• What you will do:
Copy all of the records below verbatim.

• Extracted data:
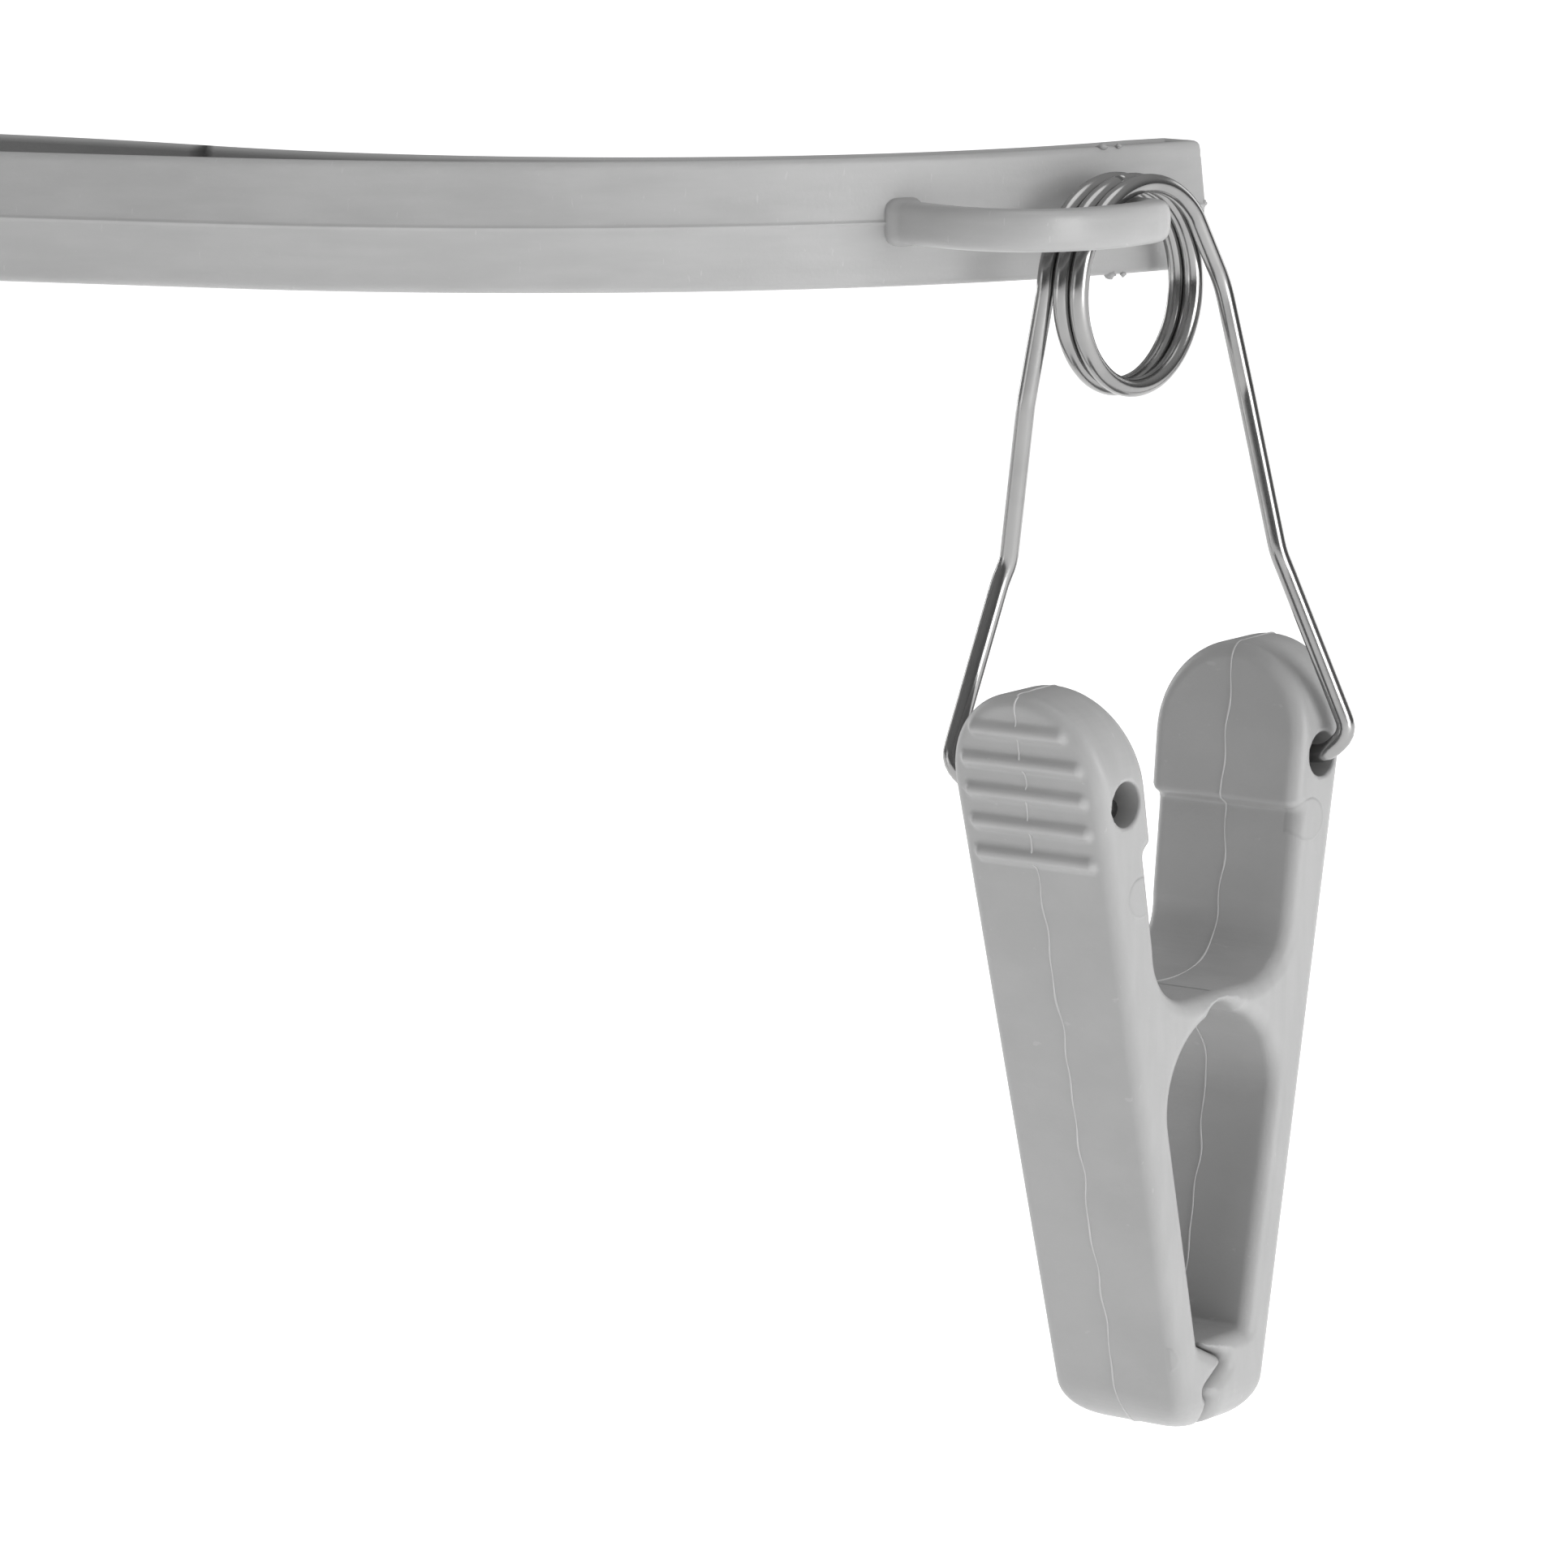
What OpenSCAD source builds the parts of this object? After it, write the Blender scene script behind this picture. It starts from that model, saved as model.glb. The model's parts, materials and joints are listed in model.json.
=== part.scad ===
// Hanging rotary peg dryer: a rail hook, a swivelling hub, curved arms and hanging spring pegs.
// Millimetres, +Z up. The origin is the middle of the rail that the hook sits on.

/* [Hook] */
// Radius of the rail that the hook sits on
rail_r = 17; // [12:0.5:22]
// Thickness of the hook, away from the rail
hook_t = 7; // [5:0.5:10]
// Width of the hook, along the rail
hook_w = 10; // [8:0.5:14]
// How far past the top of the rail the free end reaches, in degrees
hook_reach = 110; // [95:1:125]
// Length of the straight stem below the hook's neck
stem_len = 22; // [16:1:60]
// Radius of the stem
stem_r = 7; // [6.5:0.5:10]

/* [Hub] */
// Radius of the hub
hub_r = 36; // [34:1:50]
// Thickness of the hub's plates and rim
hub_wall = 2.4; // [1.8:0.1:3.5]
// Radius of the hub's rounded outer edge
hub_edge_r = 4; // [2:0.5:5]
// Gap between the stem and the top of the hub
thrust_gap = 0.3; // [0.2:0.1:1]
// Distance from the middle to each screw that holds an arm
screw_at = 24; // [21:0.5:26]
// Radius of the posts that the screws go into
post_r = 3.6; // [3:0.1:4.5]
// Radius of the screws' shanks
screw_r = 1.5; // [1.25:0.05:1.75]
// Radius of the screws' heads
screw_head_r = 3; // [2.5:0.1:3.4]
// Height of the screws' heads
screw_head_h = 1.8; // [1.2:0.1:2.4]
// Length of the screws' shanks
screw_len = 11; // [8:0.5:12]

/* [Swivel] */
// Radius of the swivel screw's plain shank
swivel_r = 3; // [2.5:0.1:3.5]
// Radius of the swivel screw's head
swivel_head_r = 6; // [5:0.1:7]
// Height of the swivel screw's head
swivel_head_h = 3.2; // [2:0.1:4]
// Depth of the swivel screw in the stem
swivel_grip = 14; // [10:1:20]
// Radius of the washer under the hub's bearing
washer_r = 8; // [7:0.1:8.5]
// Thickness of the washer
washer_t = 1; // [0.6:0.1:1.5]
// Depth of the bearing boss below the hub's top plate
bearing_depth = 2.6; // [1.5:0.1:4]

/* [Arms] */
// Number of arms
arm_count = 4; // [3:1:4]
// Direction of the first arm's straight root, in degrees from +X
arm_dir = -18.6; // [-45:0.1:45]
// Height of the arms
arm_h = 10.2; // [8:0.1:14]
// Thickness of the arms' side walls
arm_wall = 1.5; // [1:0.1:2.5]
// Thickness of the arms' middle web
arm_web = 1.6; // [1:0.1:3]
// Width of the straight root
root_w = 20; // [19:0.5:22]
// Distance from the middle of the hub to where the arm starts to curve
bend_at = 149; // [140:1:200]
// Radius of the arm's outer face
outer_r = 75.8; // [65:0.1:95]
// How far round the arm curves, in degrees
arm_sweep = 63.6; // [58:0.1:70]
// Radius of the arm's inner face
inner_r = 52.6; // [40:0.1:58]
// How far along the arm the middle of the inner curve lies from that of the outer one
inner_shift = 12.8; // [10:0.1:15]
// Thickness of the arm at its tip
tip_t = 5; // [4:0.1:7]

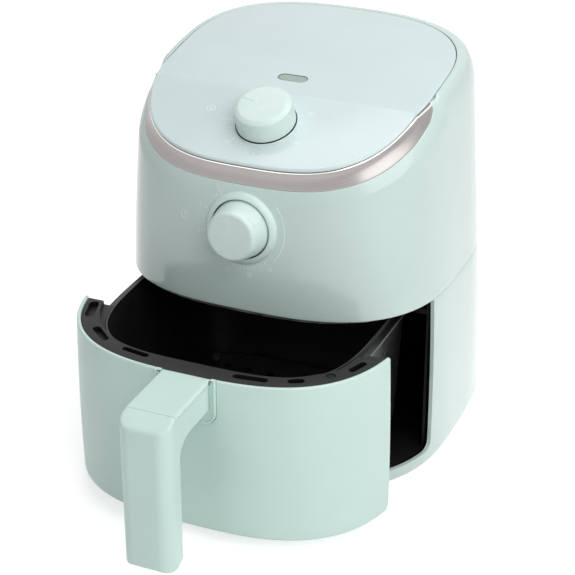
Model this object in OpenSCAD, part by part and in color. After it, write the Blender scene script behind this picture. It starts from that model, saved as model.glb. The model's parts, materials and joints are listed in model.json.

• Written answer:
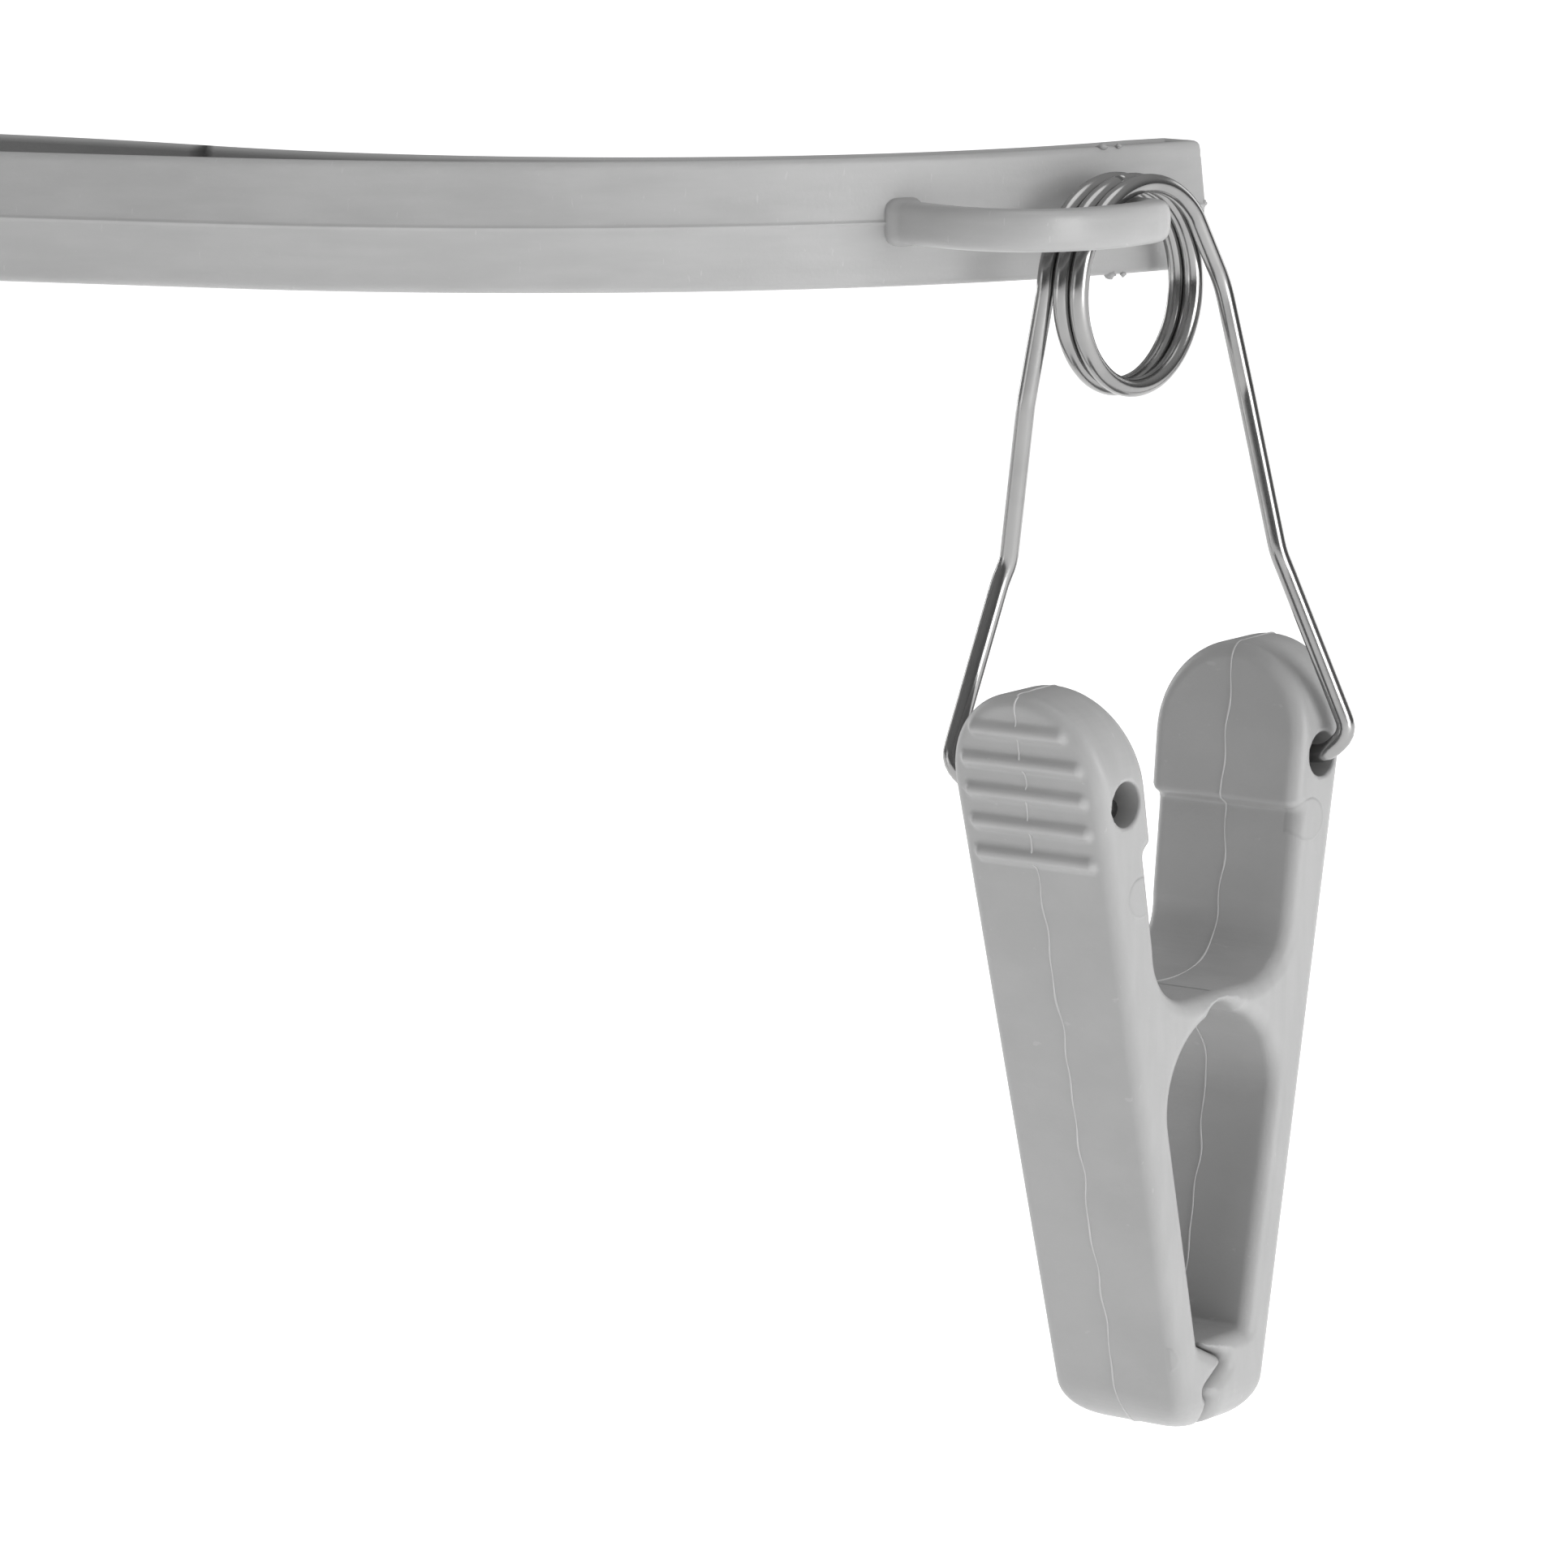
What OpenSCAD source builds the parts of this object? After it, write the Blender scene script behind this picture. It starts from that model, saved as model.glb. The model's parts, materials and joints are listed in model.json.
=== part.scad ===
// Hanging rotary peg dryer: a rail hook, a swivelling hub, curved arms and hanging spring pegs.
// Millimetres, +Z up. The origin is the middle of the rail that the hook sits on.

/* [Hook] */
// Radius of the rail that the hook sits on
rail_r = 17; // [12:0.5:22]
// Thickness of the hook, away from the rail
hook_t = 7; // [5:0.5:10]
// Width of the hook, along the rail
hook_w = 10; // [8:0.5:14]
// How far past the top of the rail the free end reaches, in degrees
hook_reach = 110; // [95:1:125]
// Length of the straight stem below the hook's neck
stem_len = 22; // [16:1:60]
// Radius of the stem
stem_r = 7; // [6.5:0.5:10]

/* [Hub] */
// Radius of the hub
hub_r = 36; // [34:1:50]
// Thickness of the hub's plates and rim
hub_wall = 2.4; // [1.8:0.1:3.5]
// Radius of the hub's rounded outer edge
hub_edge_r = 4; // [2:0.5:5]
// Gap between the stem and the top of the hub
thrust_gap = 0.3; // [0.2:0.1:1]
// Distance from the middle to each screw that holds an arm
screw_at = 24; // [21:0.5:26]
// Radius of the posts that the screws go into
post_r = 3.6; // [3:0.1:4.5]
// Radius of the screws' shanks
screw_r = 1.5; // [1.25:0.05:1.75]
// Radius of the screws' heads
screw_head_r = 3; // [2.5:0.1:3.4]
// Height of the screws' heads
screw_head_h = 1.8; // [1.2:0.1:2.4]
// Length of the screws' shanks
screw_len = 11; // [8:0.5:12]

/* [Swivel] */
// Radius of the swivel screw's plain shank
swivel_r = 3; // [2.5:0.1:3.5]
// Radius of the swivel screw's head
swivel_head_r = 6; // [5:0.1:7]
// Height of the swivel screw's head
swivel_head_h = 3.2; // [2:0.1:4]
// Depth of the swivel screw in the stem
swivel_grip = 14; // [10:1:20]
// Radius of the washer under the hub's bearing
washer_r = 8; // [7:0.1:8.5]
// Thickness of the washer
washer_t = 1; // [0.6:0.1:1.5]
// Depth of the bearing boss below the hub's top plate
bearing_depth = 2.6; // [1.5:0.1:4]

/* [Arms] */
// Number of arms
arm_count = 4; // [3:1:4]
// Direction of the first arm's straight root, in degrees from +X
arm_dir = -18.6; // [-45:0.1:45]
// Height of the arms
arm_h = 10.2; // [8:0.1:14]
// Thickness of the arms' side walls
arm_wall = 1.5; // [1:0.1:2.5]
// Thickness of the arms' middle web
arm_web = 1.6; // [1:0.1:3]
// Width of the straight root
root_w = 20; // [19:0.5:22]
// Distance from the middle of the hub to where the arm starts to curve
bend_at = 149; // [140:1:200]
// Radius of the arm's outer face
outer_r = 75.8; // [65:0.1:95]
// How far round the arm curves, in degrees
arm_sweep = 63.6; // [58:0.1:70]
// Radius of the arm's inner face
inner_r = 52.6; // [40:0.1:58]
// How far along the arm the middle of the inner curve lies from that of the outer one
inner_shift = 12.8; // [10:0.1:15]
// Thickness of the arm at its tip
tip_t = 5; // [4:0.1:7]

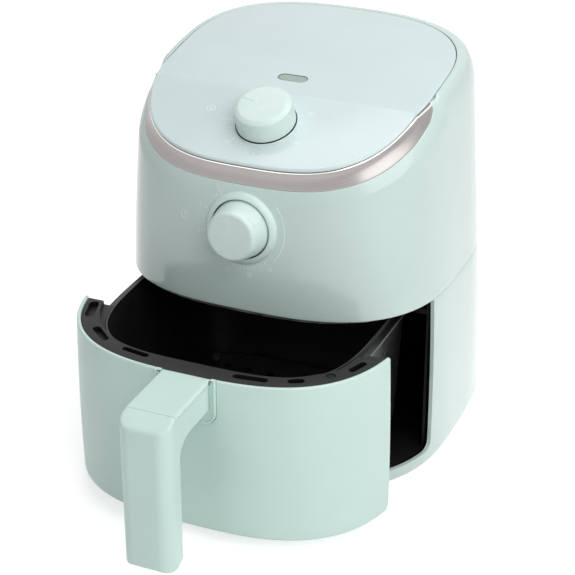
Model this object in OpenSCAD, part by part and in color. After it, write the Blender scene script behind this picture. It starts from that model, saved as model.glb. The model's parts, materials and joints are listed in model.json.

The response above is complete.